We've seen that controlling the order of the levels in our factor allows us to sort them and display them in the order we desire. However, other order-based operations do not work as expected. For example, consider the following factor:

In [22]:
sizes <- c("low", "medium", "low", "medium", "high", "medium","high")
size.factor <- factor(
    sizes,
    levels=c("low", "medium", "high")
)
size.factor

We can sort this factor as expected:

In [23]:
sort(size.factor)

However, we cannot compare two values from this factor:

In [24]:
size.factor[1] < size.factor[2]

“‘<’ not meaningful for factors”

Nor can we find the `max` value:

In [25]:
max(size.factor)

ERROR: Error in Summary.factor(structure(c(1L, 2L, 1L, 2L, 3L, 2L, 3L), .Label = c("low", : ‘max’ not meaningful for factors


In order to make all of these order-based operations work, we must explicitly declare that the levels of our factor are meaningfully ordered. We can do this by passing the `ordered=TRUE` argument when we create our factor:

In [26]:
size.factor.ordered <- factor(sizes, levels=c("low", "medium", "high"), ordered=TRUE)

Now all of our order-based operations will work as expected:

In [27]:
size.factor.ordered
max(size.factor.ordered)
size.factor.ordered[1] < size.factor.ordered[5]
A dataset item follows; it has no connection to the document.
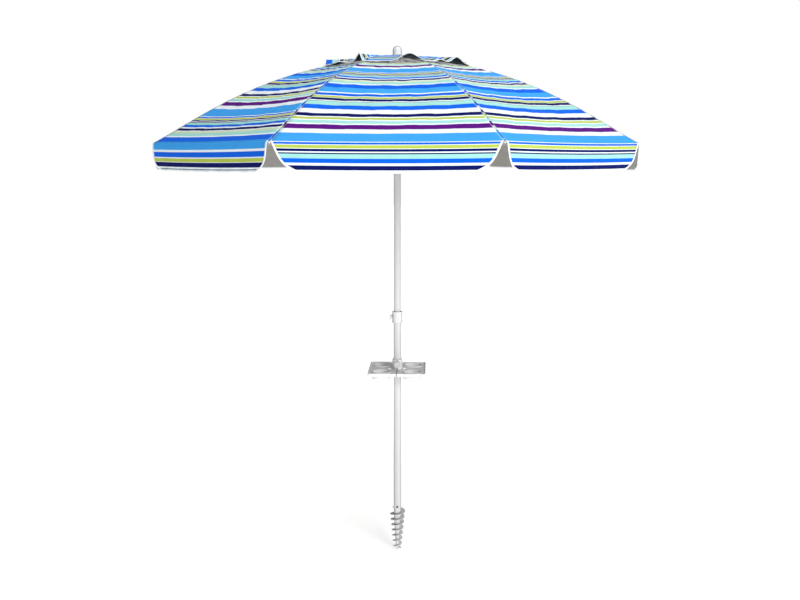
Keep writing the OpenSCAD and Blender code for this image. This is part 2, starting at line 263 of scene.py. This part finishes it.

We can tell if a given factor is ordered using the `is.ordered` function:

In [28]:
is.ordered(size.factor)
is.ordered(size.factor.ordered)

## Why do Factors Matter?

The use of factors may seem somewhat superfluous given the material that we have covered thus far. However, the principal reason that it is necessary for you to learn about them is because factors are the standard input format for loading categorical variables like the ones discussed above into the statistical models that we will learn about in subsequent lessons and courses. If you do not understand how to create factors, you will be unable to make effective use of these advanced features.